Notice we work backwards. That’s on purpose because it is easier in planning to go from big to small. In his book Making it All Work, GTD guru David Allen talks about defining the 50,000 foot view all the way down to the ground level where day-to-day actions happen. By defining our birds eye view of what’s reasonable to accomplish in a month that will get us towards our goal it is easier to define weekly and daily tasks and targets.

As with any course of action there are steps that will get you where you need to go, and steps that are a waste of time. Once you know where you want to be and how you can offer value there, quit procrastinating and get doing. Does that mean opening your own business, tapping every connection you know for an “in” with the hiring partner, or raising a bunch of money to fund an idea? It can be any of those things. The point is once you know where you are heading the path should become clearer. Usually the biggest obstacle is you. So get out of the way and let the dreams begin.

2 Comments

  1. I liked this article and agree with a lot of it. As a spouse and parent though I have to also agree with the Harley man to a certain extent. Once a family is involved I think practicality takes precedence. That being said I think that the Harley man probably won’t attain success until he combines his passion with his practical capabilities. For example I would suggest starting a blog or website as a hobby that taps into his Harley passion while offering advice or a product to other Harley enthusiasts and then utilizing his computer skills to try to slowly build it up.

    Reply
  2. I definitely agree that people should follow their passions and make a career out of it.
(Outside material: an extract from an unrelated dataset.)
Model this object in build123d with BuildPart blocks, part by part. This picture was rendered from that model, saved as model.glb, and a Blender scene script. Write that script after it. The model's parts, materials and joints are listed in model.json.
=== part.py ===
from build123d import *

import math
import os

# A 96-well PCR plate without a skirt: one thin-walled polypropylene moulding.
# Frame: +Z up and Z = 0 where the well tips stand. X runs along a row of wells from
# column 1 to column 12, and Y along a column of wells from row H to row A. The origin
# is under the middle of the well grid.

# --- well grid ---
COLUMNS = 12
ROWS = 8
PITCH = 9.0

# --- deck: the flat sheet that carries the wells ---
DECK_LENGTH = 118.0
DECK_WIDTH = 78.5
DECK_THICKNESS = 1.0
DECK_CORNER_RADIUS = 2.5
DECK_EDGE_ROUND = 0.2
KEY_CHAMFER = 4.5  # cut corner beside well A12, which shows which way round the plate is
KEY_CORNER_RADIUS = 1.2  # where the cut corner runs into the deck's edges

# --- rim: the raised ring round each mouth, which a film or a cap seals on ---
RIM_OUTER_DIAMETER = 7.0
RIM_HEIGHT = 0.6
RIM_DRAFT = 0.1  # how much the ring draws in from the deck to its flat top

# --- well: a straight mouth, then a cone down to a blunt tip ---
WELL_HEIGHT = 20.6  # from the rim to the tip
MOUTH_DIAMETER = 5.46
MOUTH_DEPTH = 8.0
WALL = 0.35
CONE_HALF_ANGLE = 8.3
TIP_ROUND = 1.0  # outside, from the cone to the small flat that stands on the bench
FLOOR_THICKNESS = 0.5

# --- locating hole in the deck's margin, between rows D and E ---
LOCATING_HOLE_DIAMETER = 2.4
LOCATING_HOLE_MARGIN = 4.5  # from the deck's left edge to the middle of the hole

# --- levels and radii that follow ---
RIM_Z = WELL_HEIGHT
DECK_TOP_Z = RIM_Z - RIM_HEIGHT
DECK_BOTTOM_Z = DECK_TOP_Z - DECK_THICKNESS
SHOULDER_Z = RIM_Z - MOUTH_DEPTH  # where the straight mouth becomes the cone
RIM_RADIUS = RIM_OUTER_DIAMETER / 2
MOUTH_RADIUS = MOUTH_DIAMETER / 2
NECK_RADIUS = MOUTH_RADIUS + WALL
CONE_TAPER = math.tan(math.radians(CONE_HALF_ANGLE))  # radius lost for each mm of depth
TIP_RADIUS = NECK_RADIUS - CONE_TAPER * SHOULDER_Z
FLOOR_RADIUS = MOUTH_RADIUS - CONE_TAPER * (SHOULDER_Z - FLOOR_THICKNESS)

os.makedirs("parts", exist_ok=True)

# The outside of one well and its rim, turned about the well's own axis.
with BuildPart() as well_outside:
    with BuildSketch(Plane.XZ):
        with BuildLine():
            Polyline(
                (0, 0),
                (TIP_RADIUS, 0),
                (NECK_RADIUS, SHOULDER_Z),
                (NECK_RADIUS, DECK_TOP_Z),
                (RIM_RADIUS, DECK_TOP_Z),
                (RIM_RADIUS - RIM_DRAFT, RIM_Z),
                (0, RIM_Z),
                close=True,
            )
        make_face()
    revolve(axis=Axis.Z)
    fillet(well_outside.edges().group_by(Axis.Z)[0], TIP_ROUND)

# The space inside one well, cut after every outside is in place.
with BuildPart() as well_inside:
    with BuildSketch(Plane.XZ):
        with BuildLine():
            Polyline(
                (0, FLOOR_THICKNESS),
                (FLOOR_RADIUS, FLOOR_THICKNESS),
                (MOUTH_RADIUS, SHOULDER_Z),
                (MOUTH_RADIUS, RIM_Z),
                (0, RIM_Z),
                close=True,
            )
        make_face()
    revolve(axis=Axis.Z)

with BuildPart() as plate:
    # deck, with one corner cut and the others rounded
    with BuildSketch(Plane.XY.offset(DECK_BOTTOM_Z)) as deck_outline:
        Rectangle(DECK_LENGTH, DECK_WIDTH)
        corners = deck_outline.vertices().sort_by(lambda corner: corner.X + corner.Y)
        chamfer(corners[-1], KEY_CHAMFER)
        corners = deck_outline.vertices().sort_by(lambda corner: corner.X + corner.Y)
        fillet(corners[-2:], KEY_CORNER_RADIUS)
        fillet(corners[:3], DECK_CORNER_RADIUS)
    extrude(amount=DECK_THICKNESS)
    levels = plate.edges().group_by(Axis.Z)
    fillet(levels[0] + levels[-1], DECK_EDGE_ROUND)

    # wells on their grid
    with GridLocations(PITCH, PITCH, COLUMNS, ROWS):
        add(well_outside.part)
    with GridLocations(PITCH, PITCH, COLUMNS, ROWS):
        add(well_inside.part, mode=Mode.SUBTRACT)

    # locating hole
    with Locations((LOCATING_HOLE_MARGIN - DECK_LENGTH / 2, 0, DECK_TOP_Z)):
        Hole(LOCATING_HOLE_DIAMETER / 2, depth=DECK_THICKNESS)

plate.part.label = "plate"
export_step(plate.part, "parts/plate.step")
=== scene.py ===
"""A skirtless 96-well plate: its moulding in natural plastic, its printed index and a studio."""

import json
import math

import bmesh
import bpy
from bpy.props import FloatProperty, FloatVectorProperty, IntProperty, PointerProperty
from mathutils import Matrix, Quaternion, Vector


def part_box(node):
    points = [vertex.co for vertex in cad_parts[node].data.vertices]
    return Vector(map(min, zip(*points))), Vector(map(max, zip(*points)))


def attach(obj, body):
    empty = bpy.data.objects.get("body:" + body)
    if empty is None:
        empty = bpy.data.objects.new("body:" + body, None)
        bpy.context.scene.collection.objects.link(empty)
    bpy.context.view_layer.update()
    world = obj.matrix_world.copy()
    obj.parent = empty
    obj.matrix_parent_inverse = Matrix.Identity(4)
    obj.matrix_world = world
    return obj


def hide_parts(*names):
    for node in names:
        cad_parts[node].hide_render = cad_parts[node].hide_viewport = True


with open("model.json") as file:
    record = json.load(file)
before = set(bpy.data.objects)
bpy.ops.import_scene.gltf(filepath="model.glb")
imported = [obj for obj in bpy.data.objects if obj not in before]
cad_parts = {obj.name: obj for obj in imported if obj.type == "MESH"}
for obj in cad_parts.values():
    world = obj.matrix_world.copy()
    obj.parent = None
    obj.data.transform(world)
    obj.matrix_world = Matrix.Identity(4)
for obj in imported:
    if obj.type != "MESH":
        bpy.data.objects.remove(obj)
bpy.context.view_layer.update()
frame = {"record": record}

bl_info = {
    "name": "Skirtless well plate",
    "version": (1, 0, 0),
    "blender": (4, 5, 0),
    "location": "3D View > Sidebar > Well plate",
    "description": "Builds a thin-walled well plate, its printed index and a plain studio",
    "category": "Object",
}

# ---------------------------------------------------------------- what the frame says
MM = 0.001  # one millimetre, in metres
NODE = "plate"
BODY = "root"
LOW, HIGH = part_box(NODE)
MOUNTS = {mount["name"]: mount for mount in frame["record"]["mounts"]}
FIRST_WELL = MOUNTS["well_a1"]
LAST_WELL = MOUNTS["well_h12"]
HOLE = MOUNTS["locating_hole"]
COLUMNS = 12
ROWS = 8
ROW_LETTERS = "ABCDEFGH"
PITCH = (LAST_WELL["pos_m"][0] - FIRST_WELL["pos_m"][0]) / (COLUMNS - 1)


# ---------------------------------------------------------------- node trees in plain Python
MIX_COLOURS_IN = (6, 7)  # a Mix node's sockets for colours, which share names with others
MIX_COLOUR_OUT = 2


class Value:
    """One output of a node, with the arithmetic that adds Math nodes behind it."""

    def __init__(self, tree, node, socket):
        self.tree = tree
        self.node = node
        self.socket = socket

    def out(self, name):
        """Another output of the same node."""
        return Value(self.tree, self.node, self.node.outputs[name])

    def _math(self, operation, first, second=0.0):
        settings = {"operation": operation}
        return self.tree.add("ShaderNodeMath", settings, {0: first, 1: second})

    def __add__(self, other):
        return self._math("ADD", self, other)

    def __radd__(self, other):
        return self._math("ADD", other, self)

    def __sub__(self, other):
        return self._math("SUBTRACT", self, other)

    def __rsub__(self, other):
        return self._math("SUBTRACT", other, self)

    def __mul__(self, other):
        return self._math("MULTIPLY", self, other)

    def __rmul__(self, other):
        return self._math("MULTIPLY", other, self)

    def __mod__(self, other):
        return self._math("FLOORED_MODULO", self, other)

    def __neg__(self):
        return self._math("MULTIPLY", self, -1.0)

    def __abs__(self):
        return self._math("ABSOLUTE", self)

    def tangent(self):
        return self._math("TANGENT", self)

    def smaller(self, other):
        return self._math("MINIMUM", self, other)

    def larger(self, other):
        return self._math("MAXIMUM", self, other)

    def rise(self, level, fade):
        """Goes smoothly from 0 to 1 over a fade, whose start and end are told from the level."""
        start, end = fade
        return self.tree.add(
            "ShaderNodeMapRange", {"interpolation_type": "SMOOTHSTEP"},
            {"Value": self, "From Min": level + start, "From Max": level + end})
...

Or at least try. A person working an eight to four job, five days a week, spends about 2088 hours each year(subtract more for vacation time) working. Another way to look at it is that the average person spends at least 1/3 of their weekdays working. To spend 1/3 of your precious time doing something you do not love, or in the worst case, dislike, is such a shame.
    Let’s look at it realistically, though. Most artists (for example), would not be able to comfortably support a family of 5. Those who succeed are a lucky, select few. So maybe it is not ideal and possible for everyone to be employed in a business they are most passionate about. However, like “the Harley man,” to not even try, if there is no better option for income at hand, seems pointless. What is there to lose? Sir Francis Bacon once said “There is no comparison between that which is lost by not succeeding and that lost by not trying.”
    I know many people who are in jobs that they are indifferent about. Sometimes it is more important to have a steady income than to love what your occupation more than anything in the world. Yet the ideal would be to find a balance. Especially in a case like “the Harley man,” it can’t hurt to try.